Accident or inevitability?

The story of Firestone, of what happened on that day, is different depending on whom you ask. To oil and gas companies and those who regulate them, the explosion was a freak accident, a tragic event brought about by a set of circumstances not likely to be repeated.

To the fervent critics of the fossil fuel business, Firestone is one of many such incidents waiting to occur, inevitably, when industry intersects suburban sprawl.

“We’ve had 14 explosions since Firestone throughout Colorado,” said Sara Loflin, executive director of the nonprofit advocacy group League of Oil and Gas Impacted Coloradans (LOGIC). “And yet you have oil and gas continuing to insist on bringing these large-scale industrial sites closer and closer to neighborhoods and continuing to insist that they’re safe.”

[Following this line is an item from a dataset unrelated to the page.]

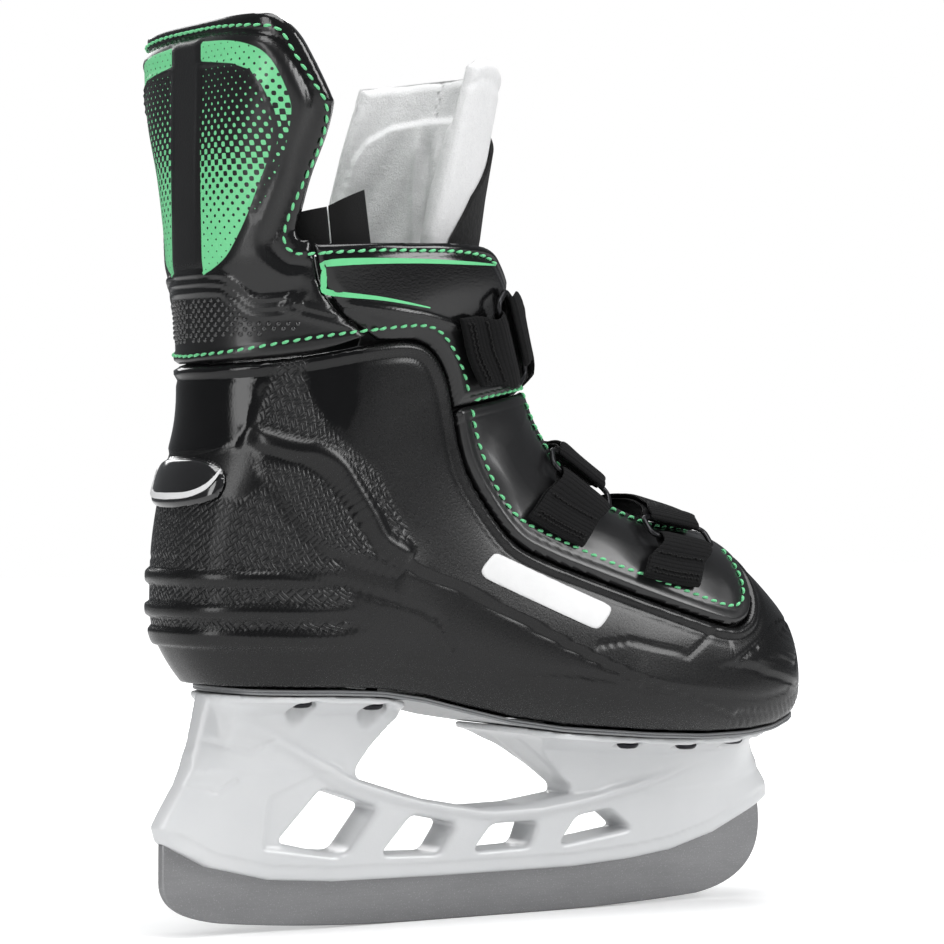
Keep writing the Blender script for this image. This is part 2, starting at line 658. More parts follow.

The Denver Post reported in December that there had been 12 oil and gas-related fires and explosions in the eight months following the Firestone fatalities, including a May 25 blast in Meadthat left one worker dead and three others injured.

Said Loflin: “It’s hard to insist they’re safe when we keep hearing about accidents (and) explosions.”Colorado’s regulations are the toughest in the country, local oil and gas executives and regulators insist. They got tougher after the explosion: More than a dozen new rules pertaining to flow lines — the equipment severed but still connected to an active well in the Firestone incident — were introduced by the Colorado Oil & Gas Commission in February.

The Firestone Effect

The COGCC so far has not started disciplinary measures against Anadarko. The agency typically has one year from the date of the accident to begin an enforcement action, but Anadarko waived that condition through a tolling agreement.

COGCC spokesperson Todd Hartman said he did not know when that process would start.

“There are no words” to describe the feeling at Anadarko offices the day of the explosion, Brice said. “We think about it daily, especially those who live in and around Firestone. We also recognize that pales to what the families and surrounding community endured.”


In the end, the family members declined to speak openly with the Times-Call and Camera, out of fear of jeopardizing ongoing negotiations with Anadarko.

“I can’t even imagine” how Erin’s life has changed, Hoylman said of her former neighbor. “It was like everything was taken away.”

Hoylman’s life has changed, too. She has for the first time become involved in activism, calling and writing local and state elected officials, even penning a letter to Hickenlooper that has (so far) gone unanswered.

She is plagued by anxiety whenever she encounters signs of drilling activity — a frequent site in and around Firestone. “When I go for a run, (when) I go riding, there’s wells. I go on the highway to go to work, there’s wells. I see them and I cry,” she said.

Ideally, she would move away: “Somewhere there’s no fracking,” she said. A handful of homes in the neighborhood have sold since the explosion, for decent profits. But Hoylman hasn’t been able to bring herself to list the house she purchased in June 2015 for $390,000.

The thought of facing prospective buyers, of confronting them with the history of the neighborhood, distresses her.

How do you tell what happened here? she asked.